И позднее, во время Второй мировой войны, когда сражения стали совсем другими, разве не то же самое выпадало на долю моряков?
«В ослепительно-белой вспышке разрыва ходовая рубка разлетелась в куски, жестоко раня палубные команды осколками металла и острой щепой дерева. На том месте, откуда только что раздавались команды, не осталось теперь ничего. А упавшая мачта в гармошку раздавила трубу. Дым пополз вдоль палубы, удушая людей…
Володя Петров лежал на развалинах мостика, а над ним качалась бездонная масса света и воздуха. С трудом он перевел глаза ниже. Вместо ног у него тянулись по решеткам красные лоскуты штанов…»
Но об этом не любят говорить и писать. Мальчишкам нужно совсем другое.
Для примера я возьму описание действий не большого корабля с сотнями человек экипажа, а одного рейса маленького торпедного катера старшего лейтенанта А. Е. Черцова во время десанта в Новороссийске в сентябре 1944 года. Описание, воспевающее мужество и героизм советских моряков.
Они, бесспорно, были героями.
Но в этом описании, разумеется, нет криков и стонов, нет десятиэтажного мата, которым пытаются подбодрить себя и преодолеть страх, нет воплей отчаяния. Возникает ложное ощущение того, что они, сраженные пулями и осколками, падали, как полешки, на палубу и молча лежали, продолжая бесстрашно смотреть в сторону врага.
«У входа в порт катер попал под град снарядов. Близкие разрывы бросали кораблик с борта на борт. Вот очередь полоснула по корпусу. Упал раненый боцман Панин, стоявший у пулемета. Были ранены несколько солдат. Заглох один мотор. Что-то загорелось под палубой. (…)
Удалось застопорить катер перед трассой снарядов, выпущенных автоматической пушкой. Быстрым рывком вперед ушли от новой очереди. И попали иод третью. Удар в живот свалил командира с ног. Упал раненый механик главный старшина Ченчик. В бензиновом отсеке вспыхнул огонь. (…)
В это время электрик Петрунин заменил боцмана у крупнокалиберного пулемета и меткой очередью разбил вражеский пулемет, стрелявший по катеру. Враг последними пулями все же достал Петрунина — пули попали в обе ноги. А командир, превозмогая боль, продолжал вести катер к причалу.

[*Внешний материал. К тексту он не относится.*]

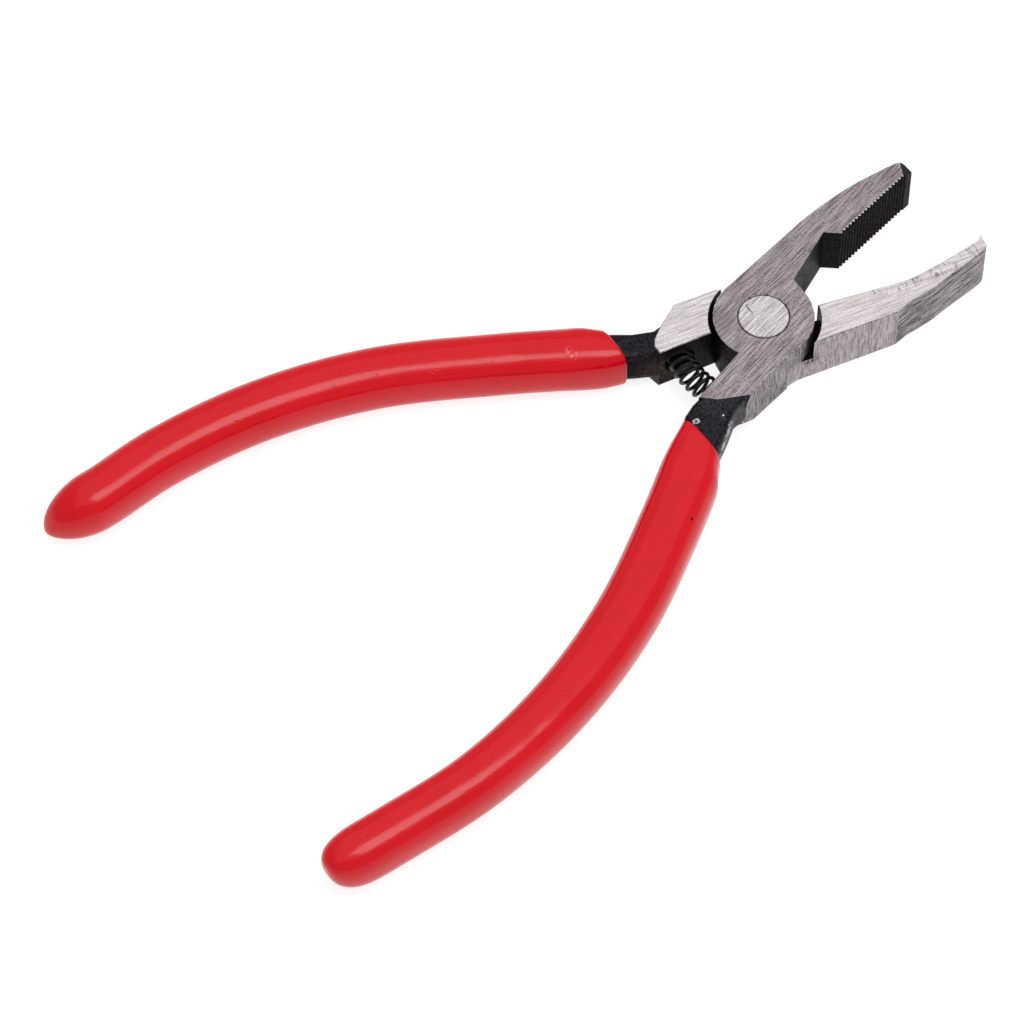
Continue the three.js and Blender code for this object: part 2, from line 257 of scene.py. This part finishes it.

Заработал второй мотор. Его пустил, починив перебитый маслопровод, четырнадцатилетний юнга Ваня Лялин. (…)
Как только катер тронулся в обратный путь, вражеский снаряд разбил левый мотор. Уходили на одном. А вскоре снарядом разворотило скулу. Сквозь пробоину хлынула вода. (…)
Избитый катер вышел из-под обстрела. Уже показались причалы Кабардинки. Но в это время командир, стоявший у штурвала, упал без сознания. Катер пошел бессмысленными кругами. К штурвалу встал юнга. Раненые не могли встать, а остальные члены экипажа не могли отойти от мотора и помпы. А фашисты снова открыли по катеру стрельбу из пулеметов».
Ни искаженных лиц, ни страшных ожогов, ни кровавых брызг, ни молитв и проклятий. Кажется, что моряки прибудут на свою базу, перевяжут себе раны, навернут тушенки, хлопнут водки, отоспятся и снова в бой. Не война, а сплошная романтика!
И лишь после книга Новикова-Прибоя и А. Маклина недостающие штрихи и эмоции сами проступают между строк.
Во многих книгах о войне есть упоминания о раненых, о госпиталях, о санитарах и медсестрах, об инвалидах. Только все это растворяется в общем объеме текста, задавлено описанием батальных сцен, оттеснено главной линией сюжета на задний план.
И только собранные вместе, подряд, эти описания могут дать более или менее внятное представление о том огромном и жутком аспекте войны, который называется боевыми ранениями, и который скрывается под непроницаемой маской «стойкого оловянного солдатика».